Before any hashing or signing, all JSON payloads MUST be canonicalized using JCS: 1. Keys Sorted: Lexicographically. 2. Whitespace Removed: No insigificant whitespace. 3. UTF-8: Strict encoding. 4. Numbers: IEEE 754 representation normalization (e.g. 1.0 -> 1).

2. Event ID (Content-Addressed)

The event_id is derived from the canonical hash of the event content excluding the ID itself and variable request-time fields (like ingestion timestamps).

event_input = canonical_json({ schema_version, type, run, producer, policy_ref, payload })

event_id = "sha256:" + hex(sha256(event_input))

Invariant: Re-running the same command with the same inputs, environment, and policy MUST produce the exact same event_id sequence.

3. Run ID (Stable Context)

To allow "Golden Test" comparison of runs, the run_id can be generated in two modes:

  1. Strict/Replay Mode: Derived from input context. run_id = "run_" + base64url(sha256(repo_root + policy_hash + command + strict_env_hash))
  2. Live Mode: Time-ordered UUID v7 (for efficient DB indexing).

The export format will preserve whichever ID was used at runtime.

4. Evidence Manifests (Bundles)

An "Evidence Bundle" is the unit of export/transfer.

Format: 1. events.ndjson: The stream of canonical event records. 2. manifest.json: The integrity root.

{
  "schema_version": 1,
  "bundle_id": "sha256:...",
  "producer": { "name": "assay", "version": "...", "git": "..." },
  "run_id": "...",
  "event_count": 42,
  "run_root": "sha256:...",
  "files": { "events": "events.ndjson" }
}

Run Root Calculation: run_root = sha256( concatenate( event_id bytes for all events in sequence ) )

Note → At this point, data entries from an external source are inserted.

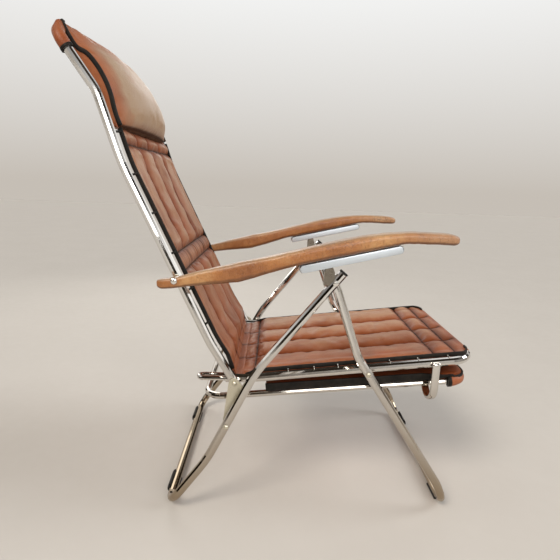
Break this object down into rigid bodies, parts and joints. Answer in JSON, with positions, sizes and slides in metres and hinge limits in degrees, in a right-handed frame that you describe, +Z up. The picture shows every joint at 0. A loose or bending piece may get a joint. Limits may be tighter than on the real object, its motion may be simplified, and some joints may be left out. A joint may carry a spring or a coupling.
{
  "type": "folding reclining lounge chair",
  "caption": "Folding lounge chair with a chromed tube frame, leather seat and back pads, a reclining back guided by channelled armrests, and a pull-out footrest.",
  "frame": {"origin": "centre of the bounding box in X and Y, on the floor under the foot pads", "axes": "+X is the front of the chair, +Y is the sitter's left, +Z is up"},
  "size_m": [0.9404, 0.592, 1.071],
  "materials": {
    "chrome_tube": "polished chrome plating",
    "chrome_rivet": "polished, lightly scratched",
    "zinc_plated_steel": "yellowish zinc plating",
    "satin_aluminium": "satin",
    "cognac_leather": "quilted, worn, semi-gloss with black-brown piping",
    "tan_leatherette": "wrinkled and cracked leatherette over a wooden core",
    "black_rubber": "matt"
  },
  "bodies": {
    "front_legs": {"front_leg_frame": "chrome_tube", "foot_pad_front_right": "black_rubber", "foot_pad_front_left": "black_rubber"},
    "rear_legs": {"rear_leg_frame": "chrome_tube", "leg_cap_right": "black_rubber", "leg_cap_left": "black_rubber", "foot_pad_rear_right": "black_rubber", "foot_pad_rear_left": "black_rubber", "roller_bracket_right": "zinc_plated_steel", "roller_bracket_left": "zinc_plated_steel", "armrest_roller_right": "zinc_plated_steel", "armrest_roller_left": "zinc_plated_steel", "leg_pivot_right": "chrome_rivet", "leg_pivot_left": "chrome_rivet", "link_rivet_right": "zinc_plated_steel", "link_rivet_left": "zinc_plated_steel"},
    "seat": {"seat_frame": "chrome_tube", "rear_loop_right": "chrome_tube", "rear_loop_left": "chrome_tube", "footrest_stirrup_right": "chrome_tube", "footrest_stirrup_left": "chrome_tube", "seat_pivot_right": "zinc_plated_steel", "seat_pivot_left": "zinc_plated_steel", "seat_pad": "cognac_leather"},
    "footrest": {"footrest_frame": "chrome_tube", "footrest_pad": "cognac_leather", "footrest_front_wrap": "cognac_leather"},
    "link_plates": {"link_plate_right": "zinc_plated_steel", "link_plate_left": "zinc_plated_steel"},
    "back": {"back_frame": "chrome_tube", "back_pad": "cognac_leather", "head_pillow": "cognac_leather", "top_bar_wrap": "cognac_leather", "back_bolt_right": "zinc_plated_steel", "back_bolt_left": "zinc_plated_steel"},
    "armrest_assembly_right": {"armrest_right": "tan_leatherette", "armrest_channel_right": "satin_aluminium", "notched_strip_right": "satin_aluminium", "armrest_rivet_right": "chrome_rivet", "armrest_washer_right": "zinc_plated_steel"},
    "armrest_assembly_left": {"armrest_left": "tan_leatherette", "armrest_channel_left": "satin_aluminium", "notched_strip_left": "satin_aluminium", "armrest_rivet_left": "chrome_rivet", "armrest_washer_left": "zinc_plated_steel"}
  },
  "joints": [
    {"name": "frame_fold", "type": "hinge", "parent": "front_legs", "child": "rear_legs", "pos_m": [0.1273, 0, 0.554], "axis": [0, 1, 0], "range_deg": [-34, 0]},
    {"name": "seat_fold", "type": "hinge", "parent": "front_legs", "child": "seat", "pos_m": [0.2143, 0, 0.343], "axis": [0, 1, 0], "range_deg": [-52.5, 0]},
    {"name": "footrest_slide", "type": "slide", "parent": "seat", "child": "footrest", "axis": [0.9951, 0, 0.099], "range_m": [0, 0.36]},
    {"name": "link_fold", "type": "hinge", "parent": "seat", "child": "link_plates", "pos_m": [-0.0857, 0, 0.312], "axis": [0, 1, 0], "range_deg": [-88.5, 0]},
    {"name": "back_recline", "type": "hinge", "parent": "seat", "child": "back", "pos_m": [-0.0857, 0, 0.312], "axis": [0, 1, 0], "range_deg": [-28, 8]},
    {"name": "armrest_follow_right", "type": "hinge", "parent": "back", "child": "armrest_assembly_right", "pos_m": [-0.2122, 0, 0.5495], "axis": [0, 1, 0], "range_deg": [-6, 20.5]},
    {"name": "armrest_follow_left", "type": "hinge", "parent": "back", "child": "armrest_assembly_left", "pos_m": [-0.2122, 0, 0.5495], "axis": [0, 1, 0], "range_deg": [-6, 20.5]}
  ],
  "couplings": [
    {"joint": "seat_fold", "follows": "frame_fold", "ratio": 1.53},
    {"joint": "link_fold", "follows": "frame_fold", "ratio": 2.581},
    {"joint": "armrest_follow_right", "follows": "back_recline", "ratio": -0.727},
    {"joint": "armrest_follow_left", "follows": "back_recline", "ratio": -0.727}
  ]
}
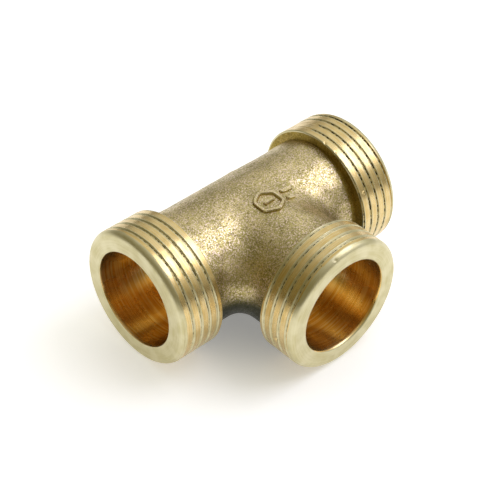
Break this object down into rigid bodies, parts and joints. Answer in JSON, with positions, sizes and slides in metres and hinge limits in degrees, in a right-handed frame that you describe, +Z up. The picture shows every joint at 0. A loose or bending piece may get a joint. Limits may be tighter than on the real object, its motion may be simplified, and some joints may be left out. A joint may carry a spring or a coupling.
{
  "type": "tee fitting",
  "caption": "Equal pipe tee in cast brass with male parallel-threaded ends, flat sealing faces and plain bored waterways.",
  "frame": {"origin": "bottom centre of the bounding box, on the surface the tee lies on; the waterways cross at x 0, y 0.007875, z 0.01645", "axes": "+Z up, with the tee lying flat on its threaded ends; +X along the run, from its left end to its right end; the branch points along -Y"},
  "size_m": [0.0666, 0.0486, 0.0329],
  "materials": {
    "cast_brass": "sand-cast and shot-blasted, dull and grainy",
    "turned_brass": "turned and threaded on a lathe, bright"
  },
  "bodies": {
    "root": {"cast_body": "cast_brass", "run_end_left": "turned_brass", "run_end_right": "turned_brass", "branch_end": "turned_brass"}
  },
  "joints": []
}
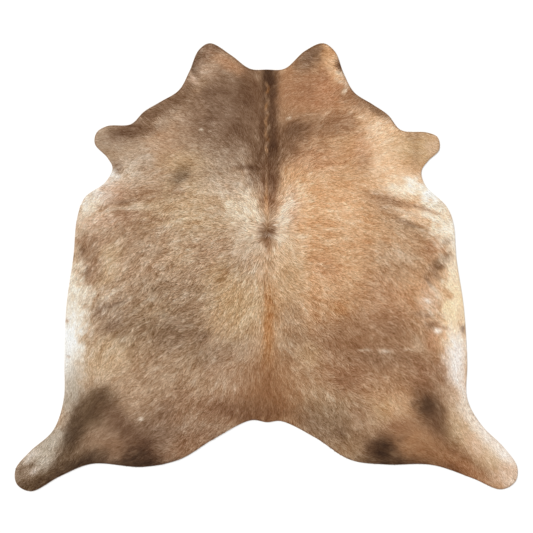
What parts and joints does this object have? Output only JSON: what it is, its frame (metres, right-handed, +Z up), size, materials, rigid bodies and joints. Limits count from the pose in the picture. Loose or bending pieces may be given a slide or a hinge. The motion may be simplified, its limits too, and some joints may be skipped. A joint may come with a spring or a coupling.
{
  "type": "cowhide rug",
  "caption": "Whole tan cowhide rug with short lying hair, neck tips, forelegs and hind legs in its outline, a dark spine stripe and pale belly edges, lying flat.",
  "frame": {"origin": "on the floor, under the middle of the rectangle that the hide's outline fills", "axes": "+X to the hide's right seen from above with the neck up, +Y along the spine to the neck, +Z up from the floor"},
  "size_m": [2.2946, 2.044, 0.0077],
  "materials": {
    "hair_coat": "short lying cattle hair, soft sheen, tan and taupe with a dark spine stripe and cream belly edges",
    "suede_leather": "matt napped suede of the flesh side, pale buff"
  },
  "bodies": {
    "root": {"hide": "hair_coat"}
  },
  "joints": []
}
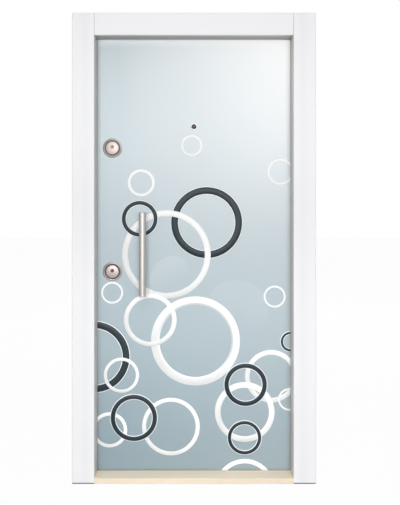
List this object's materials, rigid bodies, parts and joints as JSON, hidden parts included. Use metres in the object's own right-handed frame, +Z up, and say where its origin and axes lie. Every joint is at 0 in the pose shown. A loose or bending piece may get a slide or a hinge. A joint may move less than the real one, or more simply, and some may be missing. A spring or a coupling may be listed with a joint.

This creates a lightweight Hash Chain (Merkle sequence) that proves the integrity and order of the event stream.

Consequences

  • Verifiability: Any third party can take the events.ndjson, re-compute JCS hashes, and verify they match event_id and run_root.
  • Deduplication: Identical runs produce identical IDs, enabling efficient storage.
  • Performance: Canonicalization adds CPU overhead (mitigated by Rust serde_jcs performance).